──────── RECORD LIST

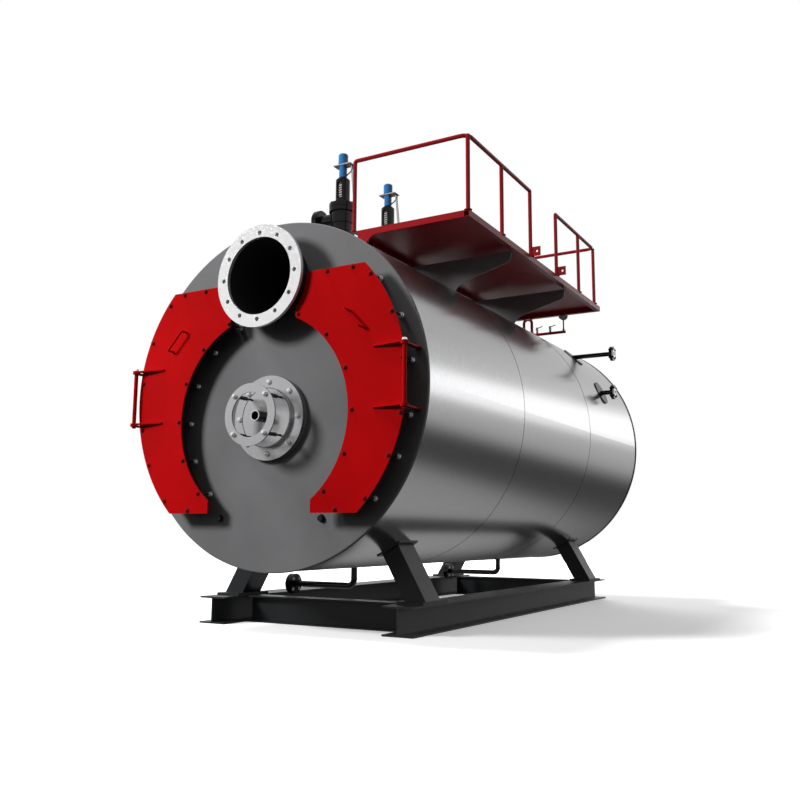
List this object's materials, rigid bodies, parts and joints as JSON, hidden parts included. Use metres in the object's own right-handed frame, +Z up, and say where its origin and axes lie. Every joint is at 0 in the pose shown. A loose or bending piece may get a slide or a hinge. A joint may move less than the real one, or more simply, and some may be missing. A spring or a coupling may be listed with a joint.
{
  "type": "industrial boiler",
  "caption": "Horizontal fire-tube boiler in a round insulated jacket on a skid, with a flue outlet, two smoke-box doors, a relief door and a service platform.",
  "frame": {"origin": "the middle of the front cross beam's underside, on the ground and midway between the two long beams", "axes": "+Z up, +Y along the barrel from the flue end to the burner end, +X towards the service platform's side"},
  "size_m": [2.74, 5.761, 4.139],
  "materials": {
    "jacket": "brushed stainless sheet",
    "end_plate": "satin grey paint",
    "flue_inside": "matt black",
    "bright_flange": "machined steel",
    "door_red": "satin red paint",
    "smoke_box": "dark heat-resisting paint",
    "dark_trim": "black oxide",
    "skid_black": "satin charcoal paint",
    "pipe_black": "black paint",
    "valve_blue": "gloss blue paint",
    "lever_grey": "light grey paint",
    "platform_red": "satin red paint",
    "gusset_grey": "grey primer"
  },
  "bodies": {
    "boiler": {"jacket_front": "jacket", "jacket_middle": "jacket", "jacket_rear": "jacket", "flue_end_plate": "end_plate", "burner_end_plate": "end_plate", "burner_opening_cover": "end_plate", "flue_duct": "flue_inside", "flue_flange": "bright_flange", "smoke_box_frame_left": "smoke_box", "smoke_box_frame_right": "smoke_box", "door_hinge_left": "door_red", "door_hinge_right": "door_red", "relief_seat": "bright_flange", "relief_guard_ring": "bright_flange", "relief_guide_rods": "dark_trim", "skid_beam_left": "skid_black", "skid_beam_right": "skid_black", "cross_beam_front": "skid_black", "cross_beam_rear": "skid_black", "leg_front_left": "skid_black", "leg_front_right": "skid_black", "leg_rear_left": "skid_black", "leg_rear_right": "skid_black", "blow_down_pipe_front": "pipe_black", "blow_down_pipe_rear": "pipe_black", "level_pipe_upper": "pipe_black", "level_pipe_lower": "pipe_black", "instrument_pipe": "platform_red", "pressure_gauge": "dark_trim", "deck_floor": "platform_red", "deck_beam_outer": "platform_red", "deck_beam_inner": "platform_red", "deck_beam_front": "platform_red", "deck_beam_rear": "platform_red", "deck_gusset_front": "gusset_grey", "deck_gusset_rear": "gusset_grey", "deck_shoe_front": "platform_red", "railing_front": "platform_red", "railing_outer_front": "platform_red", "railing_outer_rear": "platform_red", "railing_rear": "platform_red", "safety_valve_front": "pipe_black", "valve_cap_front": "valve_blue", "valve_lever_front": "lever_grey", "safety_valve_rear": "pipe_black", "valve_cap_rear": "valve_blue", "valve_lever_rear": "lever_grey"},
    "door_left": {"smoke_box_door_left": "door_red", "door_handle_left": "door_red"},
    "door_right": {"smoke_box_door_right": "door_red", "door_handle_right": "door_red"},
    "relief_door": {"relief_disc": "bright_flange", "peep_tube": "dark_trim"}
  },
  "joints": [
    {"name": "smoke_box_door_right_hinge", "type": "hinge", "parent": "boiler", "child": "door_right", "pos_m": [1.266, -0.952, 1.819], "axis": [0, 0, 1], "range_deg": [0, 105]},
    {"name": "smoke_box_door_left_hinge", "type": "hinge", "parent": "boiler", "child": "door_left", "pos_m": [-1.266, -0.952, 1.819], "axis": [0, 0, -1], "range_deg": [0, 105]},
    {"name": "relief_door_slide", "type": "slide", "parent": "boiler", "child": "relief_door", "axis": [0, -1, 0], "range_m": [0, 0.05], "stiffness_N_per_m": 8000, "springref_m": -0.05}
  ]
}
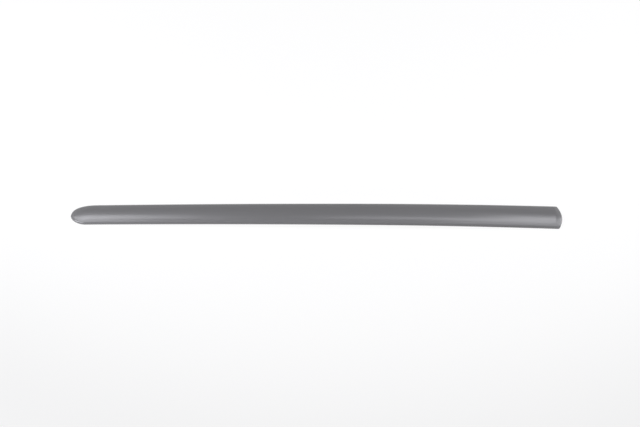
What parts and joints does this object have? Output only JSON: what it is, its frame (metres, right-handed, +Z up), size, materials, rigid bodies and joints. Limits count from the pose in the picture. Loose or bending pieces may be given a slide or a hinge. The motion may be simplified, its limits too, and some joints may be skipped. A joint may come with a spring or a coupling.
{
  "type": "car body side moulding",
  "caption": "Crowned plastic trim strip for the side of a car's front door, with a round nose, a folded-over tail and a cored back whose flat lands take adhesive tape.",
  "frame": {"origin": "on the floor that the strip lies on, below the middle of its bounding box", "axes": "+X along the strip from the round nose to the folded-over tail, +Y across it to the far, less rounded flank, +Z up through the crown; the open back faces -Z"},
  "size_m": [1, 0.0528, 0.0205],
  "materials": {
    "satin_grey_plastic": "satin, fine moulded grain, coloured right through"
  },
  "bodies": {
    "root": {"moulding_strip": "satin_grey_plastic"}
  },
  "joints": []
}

────────────────

Every record above should be copied exactly.

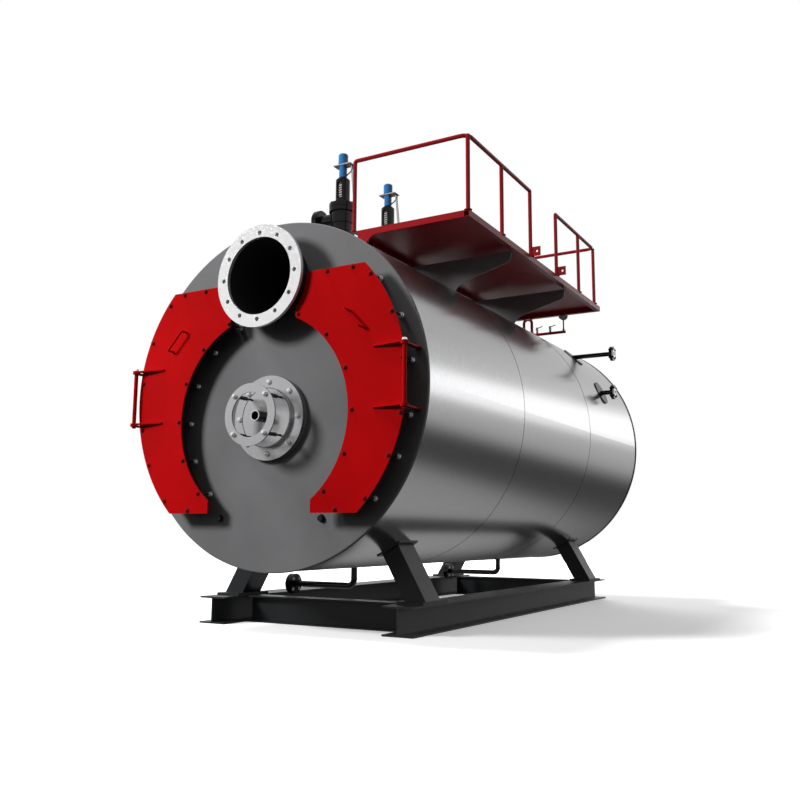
List this object's materials, rigid bodies, parts and joints as JSON, hidden parts included. Use metres in the object's own right-handed frame, +Z up, and say where its origin and axes lie. Every joint is at 0 in the pose shown. A loose or bending piece may get a slide or a hinge. A joint may move less than the real one, or more simply, and some may be missing. A spring or a coupling may be listed with a joint.
{
  "type": "industrial boiler",
  "caption": "Horizontal fire-tube boiler in a round insulated jacket on a skid, with a flue outlet, two smoke-box doors, a relief door and a service platform.",
  "frame": {"origin": "the middle of the front cross beam's underside, on the ground and midway between the two long beams", "axes": "+Z up, +Y along the barrel from the flue end to the burner end, +X towards the service platform's side"},
  "size_m": [2.74, 5.761, 4.139],
  "materials": {
    "jacket": "brushed stainless sheet",
    "end_plate": "satin grey paint",
    "flue_inside": "matt black",
    "bright_flange": "machined steel",
    "door_red": "satin red paint",
    "smoke_box": "dark heat-resisting paint",
    "dark_trim": "black oxide",
    "skid_black": "satin charcoal paint",
    "pipe_black": "black paint",
    "valve_blue": "gloss blue paint",
    "lever_grey": "light grey paint",
    "platform_red": "satin red paint",
    "gusset_grey": "grey primer"
  },
  "bodies": {
    "boiler": {"jacket_front": "jacket", "jacket_middle": "jacket", "jacket_rear": "jacket", "flue_end_plate": "end_plate", "burner_end_plate": "end_plate", "burner_opening_cover": "end_plate", "flue_duct": "flue_inside", "flue_flange": "bright_flange", "smoke_box_frame_left": "smoke_box", "smoke_box_frame_right": "smoke_box", "door_hinge_left": "door_red", "door_hinge_right": "door_red", "relief_seat": "bright_flange", "relief_guard_ring": "bright_flange", "relief_guide_rods": "dark_trim", "skid_beam_left": "skid_black", "skid_beam_right": "skid_black", "cross_beam_front": "skid_black", "cross_beam_rear": "skid_black", "leg_front_left": "skid_black", "leg_front_right": "skid_black", "leg_rear_left": "skid_black", "leg_rear_right": "skid_black", "blow_down_pipe_front": "pipe_black", "blow_down_pipe_rear": "pipe_black", "level_pipe_upper": "pipe_black", "level_pipe_lower": "pipe_black", "instrument_pipe": "platform_red", "pressure_gauge": "dark_trim", "deck_floor": "platform_red", "deck_beam_outer": "platform_red", "deck_beam_inner": "platform_red", "deck_beam_front": "platform_red", "deck_beam_rear": "platform_red", "deck_gusset_front": "gusset_grey", "deck_gusset_rear": "gusset_grey", "deck_shoe_front": "platform_red", "railing_front": "platform_red", "railing_outer_front": "platform_red", "railing_outer_rear": "platform_red", "railing_rear": "platform_red", "safety_valve_front": "pipe_black", "valve_cap_front": "valve_blue", "valve_lever_front": "lever_grey", "safety_valve_rear": "pipe_black", "valve_cap_rear": "valve_blue", "valve_lever_rear": "lever_grey"},
    "door_left": {"smoke_box_door_left": "door_red", "door_handle_left": "door_red"},
    "door_right": {"smoke_box_door_right": "door_red", "door_handle_right": "door_red"},
    "relief_door": {"relief_disc": "bright_flange", "peep_tube": "dark_trim"}
  },
  "joints": [
    {"name": "smoke_box_door_right_hinge", "type": "hinge", "parent": "boiler", "child": "door_right", "pos_m": [1.266, -0.952, 1.819], "axis": [0, 0, 1], "range_deg": [0, 105]},
    {"name": "smoke_box_door_left_hinge", "type": "hinge", "parent": "boiler", "child": "door_left", "pos_m": [-1.266, -0.952, 1.819], "axis": [0, 0, -1], "range_deg": [0, 105]},
    {"name": "relief_door_slide", "type": "slide", "parent": "boiler", "child": "relief_door", "axis": [0, -1, 0], "range_m": [0, 0.05], "stiffness_N_per_m": 8000, "springref_m": -0.05}
  ]
}
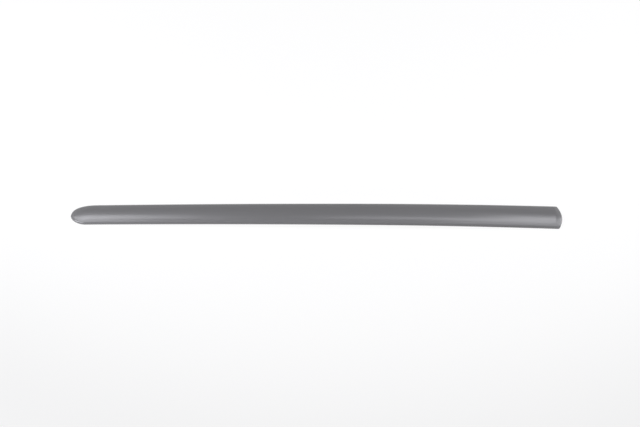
What parts and joints does this object have? Output only JSON: what it is, its frame (metres, right-handed, +Z up), size, materials, rigid bodies and joints. Limits count from the pose in the picture. Loose or bending pieces may be given a slide or a hinge. The motion may be simplified, its limits too, and some joints may be skipped. A joint may come with a spring or a coupling.
{
  "type": "car body side moulding",
  "caption": "Crowned plastic trim strip for the side of a car's front door, with a round nose, a folded-over tail and a cored back whose flat lands take adhesive tape.",
  "frame": {"origin": "on the floor that the strip lies on, below the middle of its bounding box", "axes": "+X along the strip from the round nose to the folded-over tail, +Y across it to the far, less rounded flank, +Z up through the crown; the open back faces -Z"},
  "size_m": [1, 0.0528, 0.0205],
  "materials": {
    "satin_grey_plastic": "satin, fine moulded grain, coloured right through"
  },
  "bodies": {
    "root": {"moulding_strip": "satin_grey_plastic"}
  },
  "joints": []
}